The Salt Lake Tribune recently published a profile on University of Utah College of Engineering graduate Ed Catmull, who now is president of both Walt Disney Animation and Pixar Animation and responsible for some of the biggest money-making animated movies in history, including “Toy Story,” “Monsters Inc.” and “Finding Nemo.”
Catmull graduated from the U’s famed computer science department and was one of that department’s pioneers in computer graphics, along with other noted alumni as John Warnock and Alan Kay.
Below is the Tribune’s story.
At 72, Ed Catmull has no plans to retire from his tower atop the world of computer-animated movies.
While leading Pixar Animation Studios, which he co-founded with the late Apple leader Steve Jobs and others, Catmull has won five awards from the Academy of Motion Picture Arts and Sciences, including a 2001 Oscar.
He also led Pixar through a string of huge successes after its release of the first full-length computer-animated motion picture, “Toy Story.” Those include “Cars,” “Wall-E,” “Finding Nemo,” “Brave,” “Up,” “A Bug’s Life,” “Inside Out,” “Ratatouille,” “Monsters Inc.,” “The Incredibles” and a bunch of sequels.
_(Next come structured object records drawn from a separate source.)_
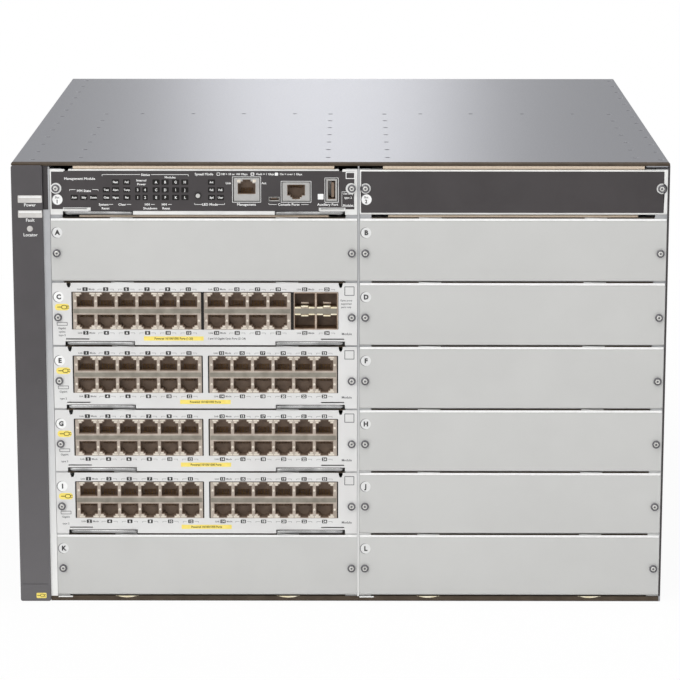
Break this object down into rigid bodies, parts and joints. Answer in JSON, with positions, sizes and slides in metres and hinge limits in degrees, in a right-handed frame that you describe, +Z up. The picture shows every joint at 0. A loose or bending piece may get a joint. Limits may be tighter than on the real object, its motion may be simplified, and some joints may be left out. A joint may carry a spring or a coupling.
{
  "type": "modular chassis switch",
  "caption": "Rack-mounted modular network switch: steel chassis with two columns of card slots, status bezel, slide-in port modules, rear fan tray and power supplies",
  "frame": {"origin": "middle of the footprint of the whole unit, handles and screw heads included, at the height of its underside", "axes": "+X to the right seen from the front, +Y from the front to the back, +Z up; the front with the card slots faces -Y"},
  "size_m": [0.4444, 0.4748, 0.3073],
  "materials": {
    "cover_steel": "satin zinc-coated steel with a fine grain",
    "bare_steel": "bright bare steel",
    "blank_grey": "light grey paint, satin",
    "module_white": "near-white paint, satin",
    "charcoal_metal": "charcoal paint, satin",
    "charcoal_plastic": "moulded plastic, fine texture",
    "clear_lens": "smoked clear plastic",
    "lever_steel": "polished nickel plate",
    "screw_steel": "nickel-plated screws",
    "jack_shield": "tin-plated shield over black plastic",
    "cage_steel": "spring-fingered cage, warm tint",
    "board_green": "solder-mask green",
    "gasket_cloth": "conductive cloth over foam",
    "fan_black": "black moulded plastic",
    "button_grey": "grey moulded plastic"
  },
  "bodies": {
    "chassis": {"outer_shell": "cover_steel", "top_cover": "cover_steel", "front_bezel": "charcoal_plastic", "status_lenses": "clear_lens", "left_bay_wall": "bare_steel", "centre_wall": "bare_steel", "mounting_rails": "bare_steel", "slot_shelves": "bare_steel", "midplane_frame": "bare_steel", "midplane_board": "board_green", "power_cage": "bare_steel", "rear_frame": "bare_steel", "shield_gaskets": "gasket_cloth", "mm_slot_cover": "charcoal_metal", "slot_covers": "blank_grey", "cover_screws": "screw_steel"},
    "management_module": {"mm_tray": "charcoal_metal", "mm_board": "board_green", "mm_sockets": "jack_shield", "mm_screws": "screw_steel"},
    "module_c": {"c_tray": "module_white", "c_board": "board_green", "c_jacks": "jack_shield", "c_sfp_cage": "cage_steel", "c_screws": "screw_steel"},
    "module_e": {"e_tray": "module_white", "e_board": "board_green", "e_jacks": "jack_shield", "e_screws": "screw_steel"},
    "module_g": {"g_tray": "module_white", "g_board": "board_green", "g_jacks": "jack_shield", "g_screws": "screw_steel"},
    "module_i": {"i_tray": "module_white", "i_board": "board_green", "i_jacks": "jack_shield", "i_screws": "screw_steel"},
    "mm_lever_left": {"mm_lever_left": "lever_steel"},
    "mm_lever_right": {"mm_lever_right": "lever_steel"},
    "c_lever_left": {"c_lever_left": "lever_steel"},
    "c_lever_right": {"c_lever_right": "lever_steel"},
    "e_lever_left": {"e_lever_left": "lever_steel"},
    "e_lever_right": {"e_lever_right": "lever_steel"},
    "g_lever_left": {"g_lever_left": "lever_steel"},
    "g_lever_right": {"g_lever_right": "lever_steel"},
    "i_lever_left": {"i_lever_left": "lever_steel"},
    "i_lever_right": {"i_lever_right": "lever_steel"},
    "mm_mode_button": {"mm_mode_button": "button_grey"},
    "fan_tray": {"fan_tray": "bare_steel", "fan_frames": "fan_black"},
    "fan_rotor_1": {"fan_rotor_1": "fan_black"},
    "fan_rotor_2": {"fan_rotor_2": "fan_black"},
    "fan_rotor_3": {"fan_rotor_3": "fan_black"},
    "psu_1": {"psu_1": "bare_steel"},
    "psu_2": {"psu_2": "bare_steel"},
    "psu_3": {"psu_3": "bare_steel"},
    "psu_4": {"psu_4": "bare_steel"}
  },
  "joints": [
    {"name": "mm_slide", "type": "slide", "parent": "chassis", "child": "management_module", "axis": [0, -1, 0], "range_m": [0, 0.27]},
    {"name": "mm_lever_left_hinge", "type": "hinge", "parent": "management_module", "child": "mm_lever_left", "pos_m": [-0.18335, -0.232, 0.2736], "axis": [0, 0, -1], "range_deg": [0, 85]},
    {"name": "mm_lever_right_hinge", "type": "hinge", "parent": "management_module", "child": "mm_lever_right", "pos_m": [-0.0013, -0.232, 0.2736], "axis": [0, 0, 1], "range_deg": [0, 85]},
    {"name": "c_slide", "type": "slide", "parent": "chassis", "child": "module_c", "axis": [0, -1, 0], "range_m": [0, 0.27]},
    {"name": "c_lever_left_hinge", "type": "hinge", "parent": "module_c", "child": "c_lever_left", "pos_m": [-0.18335, -0.232, 0.1833], "axis": [0, 0, -1], "range_deg": [0, 85]},
    {"name": "c_lever_right_hinge", "type": "hinge", "parent": "module_c", "child": "c_lever_right", "pos_m": [-0.0013, -0.232, 0.1833], "axis": [0, 0, 1], "range_deg": [0, 85]},
    {"name": "e_slide", "type": "slide", "parent": "chassis", "child": "module_e", "axis": [0, -1, 0], "range_m": [0, 0.27]},
    {"name": "e_lever_left_hinge", "type": "hinge", "parent": "module_e", "child": "e_lever_left", "pos_m": [-0.18335, -0.232, 0.13885], "axis": [0, 0, -1], "range_deg": [0, 85]},
    {"name": "e_lever_right_hinge", "type": "hinge", "parent": "module_e", "child": "e_lever_right", "pos_m": [-0.0013, -0.232, 0.13885], "axis": [0, 0, 1], "range_deg": [0, 85]},
    {"name": "g_slide", "type": "slide", "parent": "chassis", "child": "module_g", "axis": [0, -1, 0], "range_m": [0, 0.27]},
    {"name": "g_lever_left_hinge", "type": "hinge", "parent": "module_g", "child": "g_lever_left", "pos_m": [-0.18335, -0.232, 0.0944], "axis": [0, 0, -1], "range_deg": [0, 85]},
    {"name": "g_lever_right_hinge", "type": "hinge", "parent": "module_g", "child": "g_lever_right", "pos_m": [-0.0013, -0.232, 0.0944], "axis": [0, 0, 1], "range_deg": [0, 85]},
    {"name": "i_slide", "type": "slide", "parent": "chassis", "child": "module_i", "axis": [0, -1, 0], "range_m": [0, 0.27]},
    {"name": "i_lever_left_hinge", "type": "hinge", "parent": "module_i", "child": "i_lever_left", "pos_m": [-0.18335, -0.232, 0.04995], "axis": [0, 0, -1], "range_deg": [0, 85]},
    {"name": "i_lever_right_hinge", "type": "hinge", "parent": "module_i", "child": "i_lever_right", "pos_m": [-0.0013, -0.232, 0.04995], "axis": [0, 0, 1], "range_deg": [0, 85]},
    {"name": "mode_button_press", "type": "slide", "parent": "management_module", "child": "mm_mode_button", "axis": [0, 1, 0], "range_m": [0, 0.0009], "stiffness_N_per_m": 400, "springref_m": -0.0005},
    {"name": "fan_tray_slide", "type": "slide", "parent": "chassis", "child": "fan_tray", "axis": [0, 1, 0], "range_m": [0, 0.21]},
    {"name": "fan_1_spin", "type": "hinge", "parent": "fan_tray", "child": "fan_rotor_1", "pos_m": [-0.13803, 0.1952, 0.2128], "axis": [0, 1, 0], "continuous": true},
    {"name": "fan_2_spin", "type": "hinge", "parent": "fan_tray", "child": "fan_rotor_2", "pos_m": [0, 0.1952, 0.2128], "axis": [0, 1, 0], "continuous": true},
    {"name": "fan_3_spin", "type": "hinge", "parent": "fan_tray", "child": "fan_rotor_3", "pos_m": [0.13803, 0.1952, 0.2128], "axis": [0, 1, 0], "continuous": true},
    {"name": "psu_1_slide", "type": "slide", "parent": "chassis", "child": "psu_1", "axis": [0, 1, 0], "range_m": [0, 0.21]},
    {"name": "psu_2_slide", "type": "slide", "parent": "chassis", "child": "psu_2", "axis": [0, 1, 0], "range_m": [0, 0.21]},
    {"name": "psu_3_slide", "type": "slide", "parent": "chassis", "child": "psu_3", "axis": [0, 1, 0], "range_m": [0, 0.21]},
    {"name": "psu_4_slide", "type": "slide", "parent": "chassis", "child": "psu_4", "axis": [0, 1, 0], "range_m": [0, 0.21]}
  ]
}
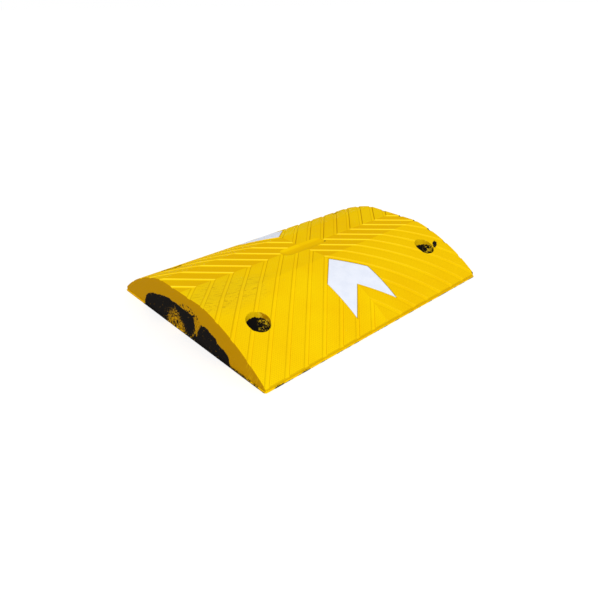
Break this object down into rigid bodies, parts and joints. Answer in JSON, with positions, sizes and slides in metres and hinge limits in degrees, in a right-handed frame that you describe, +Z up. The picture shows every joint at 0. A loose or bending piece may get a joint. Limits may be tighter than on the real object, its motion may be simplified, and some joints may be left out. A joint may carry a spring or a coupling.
{
  "type": "rubber speed bump",
  "caption": "Moulded rubber speed bump module with V-grooved slopes, counterbored fixing holes and inlaid chevron arrow panels.",
  "frame": {"origin": "on the road surface at the middle of the module", "axes": "+X across the lane along the module's length, +Y with the traffic, +Z up"},
  "size_m": [0.5, 0.4, 0.073],
  "materials": {
    "painted_rubber": "semi-gloss yellow paint over black rubber",
    "reflective_sheet": "fine-beaded white reflective sheet"
  },
  "bodies": {
    "root": {"rubber_body": "painted_rubber", "front_arrow": "reflective_sheet", "rear_arrow": "reflective_sheet"}
  },
  "joints": []
}
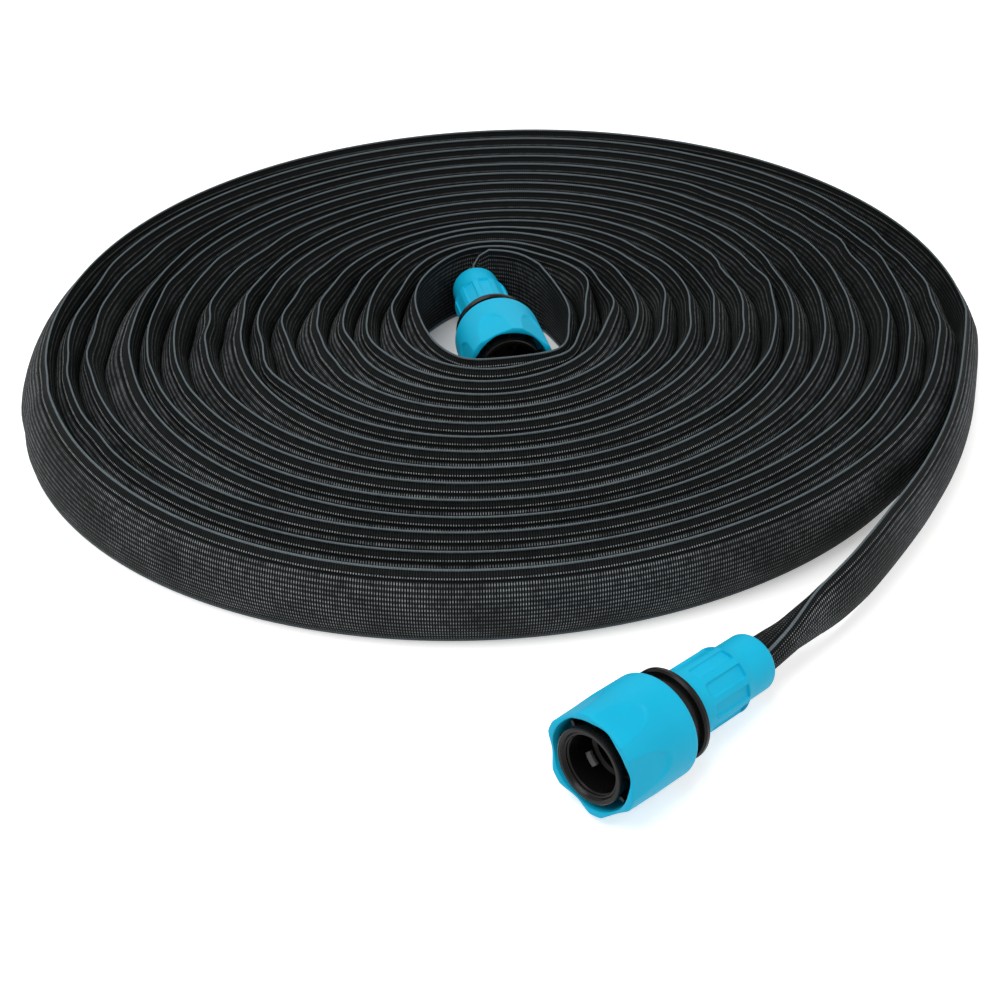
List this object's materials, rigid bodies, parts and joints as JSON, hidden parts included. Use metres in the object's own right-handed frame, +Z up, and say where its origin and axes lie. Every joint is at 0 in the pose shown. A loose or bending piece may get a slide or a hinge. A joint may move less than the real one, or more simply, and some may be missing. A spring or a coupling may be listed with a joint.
{
  "type": "soaker hose",
  "caption": "Flat fabric soaker hose coiled on its edge, with a quick connector on each end: sprung sleeve, locking claws and a screwed clamp nut",
  "frame": {"origin": "The middle of the coil, on the surface that the coil stands on.", "axes": "+Z up, square to the surface; +Y from the front connector toward the back of the coil; +X to the right. The coil winds outward clockwise, seen from above."},
  "size_m": [0.3535, 0.4066, 0.0378],
  "materials": {
    "fabric": "woven",
    "black_plastic": "satin",
    "grey_plastic": "satin",
    "blue_plastic": "satin",
    "seal_rubber": "matt",
    "spring_steel": "bright",
    "clear_plastic": "satin"
  },
  "bodies": {
    "hose": {"hose_coil": "fabric", "hose_lead": "fabric", "hose_tail": "fabric", "front_body": "black_plastic", "front_socket": "black_plastic", "front_seal": "seal_rubber", "front_flow_disc": "grey_plastic", "front_spring": "spring_steel", "front_hose_end": "fabric", "inner_body": "black_plastic", "inner_socket": "black_plastic", "inner_seal": "seal_rubber", "inner_flow_disc": "grey_plastic", "inner_spring": "spring_steel", "inner_hose_end": "fabric"},
    "front_sleeve": {"front_sleeve": "blue_plastic"},
    "front_collet": {"front_collet": "clear_plastic"},
    "front_nut": {"front_nut": "blue_plastic"},
    "front_claw_1": {"front_claw_1": "grey_plastic"},
    "front_claw_2": {"front_claw_2": "grey_plastic"},
    "front_claw_3": {"front_claw_3": "grey_plastic"},
    "front_claw_4": {"front_claw_4": "grey_plastic"},
    "inner_sleeve": {"inner_sleeve": "blue_plastic"},
    "inner_collet": {"inner_collet": "clear_plastic"},
    "inner_nut": {"inner_nut": "blue_plastic"},
    "inner_claw_1": {"inner_claw_1": "grey_plastic"},
    "inner_claw_2": {"inner_claw_2": "grey_plastic"},
    "inner_claw_3": {"inner_claw_3": "grey_plastic"},
    "inner_claw_4": {"inner_claw_4": "grey_plastic"}
  },
  "joints": [
    {"name": "front_sleeve_slide", "type": "slide", "parent": "hose", "child": "front_sleeve", "axis": [0.705, 0.7025, -0.0976], "range_m": [0, 0.0034], "stiffness_N_per_m": 250, "springref_m": -0.004, "deforming": ["front_spring"]},
    {"name": "front_claw_1_hinge", "type": "hinge", "parent": "hose", "child": "front_claw_1", "pos_m": [0.04344, -0.22617, 0.02494], "axis": [-0.4503, 0.5496, 0.7037], "range_deg": [0, 6]},
    {"name": "front_claw_2_hinge", "type": "hinge", "parent": "hose", "child": "front_claw_2", "pos_m": [0.03311, -0.2158, 0.02494], "axis": [-0.548, 0.4522, -0.7037], "range_deg": [0, 6]},
    {"name": "front_claw_3_hinge", "type": "hinge", "parent": "hose", "child": "front_claw_3", "pos_m": [0.0321, -0.21681, 0.01037], "axis": [0.4503, -0.5496, -0.7037], "range_deg": [0, 6]},
    {"name": "front_claw_4_hinge", "type": "hinge", "parent": "hose", "child": "front_claw_4", "pos_m": [0.04243, -0.22717, 0.01037], "axis": [0.548, -0.4522, 0.7037], "range_deg": [0, 6]},
    {"name": "front_collet_slide", "type": "slide", "parent": "hose", "child": "front_collet", "axis": [0.705, 0.7025, -0.0976], "range_m": [0, 0.0015]},
    {"name": "front_nut_turn", "type": "hinge", "parent": "front_collet", "child": "front_nut", "pos_m": [0.0788, -0.1806, 0.01197], "axis": [0.705, 0.7025, -0.0976], "range_deg": [0, 360]},
    {"name": "inner_sleeve_slide", "type": "slide", "parent": "hose", "child": "inner_sleeve", "axis": [-0.1952, 0.9767, -0.0889], "range_m": [0, 0.0034], "stiffness_N_per_m": 250, "springref_m": -0.004, "deforming": ["inner_spring"]},
    {"name": "inner_claw_1_hinge", "type": "hinge", "parent": "hose", "child": "inner_claw_1", "pos_m": [0.00507, -0.01444, 0.03056], "axis": [-0.9713, -0.1799, 0.1558], "range_deg": [0, 6]},
    {"name": "inner_claw_2_hinge", "type": "hinge", "parent": "hose", "child": "inner_claw_2", "pos_m": [-0.00639, -0.01751, 0.02199], "axis": [-0.1362, -0.1168, -0.9838], "range_deg": [0, 6]},
    {"name": "inner_claw_3_hinge", "type": "hinge", "parent": "hose", "child": "inner_claw_3", "pos_m": [0.00225, -0.01685, 0.01019], "axis": [0.9713, 0.1799, -0.1558], "range_deg": [0, 6]},
    {"name": "inner_claw_4_hinge", "type": "hinge", "parent": "hose", "child": "inner_claw_4", "pos_m": [0.01371, -0.01378, 0.01876], "axis": [0.1362, 0.1168, 0.9838], "range_deg": [0, 6]},
    {"name": "inner_collet_slide", "type": "slide", "parent": "hose", "child": "inner_collet", "axis": [-0.1952, 0.9767, -0.0889], "range_m": [0, 0.0015]},
    {"name": "inner_nut_turn", "type": "hinge", "parent": "inner_collet", "child": "inner_nut", "pos_m": [-0.0077, 0.0412, 0.0152], "axis": [-0.1952, 0.9767, -0.0889], "range_deg": [0, 360]}
  ],
  "couplings": [
    {"joint": "front_claw_1_hinge", "follows": "front_sleeve_slide", "rad_per_m": 30.769},
    {"joint": "front_claw_2_hinge", "follows": "front_sleeve_slide", "rad_per_m": 30.769},
    {"joint": "front_claw_3_hinge", "follows": "front_sleeve_slide", "rad_per_m": 30.769},
    {"joint": "front_claw_4_hinge", "follows": "front_sleeve_slide", "rad_per_m": 30.769},
    {"joint": "front_nut_turn", "follows": "front_collet_slide", "rad_per_m": 4188.4},
    {"joint": "inner_claw_1_hinge", "follows": "inner_sleeve_slide", "rad_per_m": 30.769},
    {"joint": "inner_claw_2_hinge", "follows": "inner_sleeve_slide", "rad_per_m": 30.769},
    {"joint": "inner_claw_3_hinge", "follows": "inner_sleeve_slide", "rad_per_m": 30.769},
    {"joint": "inner_claw_4_hinge", "follows": "inner_sleeve_slide", "rad_per_m": 30.769},
    {"joint": "inner_nut_turn", "follows": "inner_collet_slide", "rad_per_m": 4188.4}
  ]
}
That success came after Catmull grew up in the Salt Lake Valley and earned a doctorate at the University of Utah. His degree focused on computer-generated graphics, which led down a rock-strewn path 21 years later, to “Toy Story.”
“As much as anyone on the face of the earth, Ed has pushed computer-generated visuals into people’s lives,” said Richard B. Brown, dean of the U.’s College of Engineering.
But what Catmull talks about these days is not so much the animation technology he helped develop, nor all the movies. Rather, it’s the business of managing creativity, or, as he would put it, removing barriers so employees’ creativity can shine through a sometimes stifling hierarchy.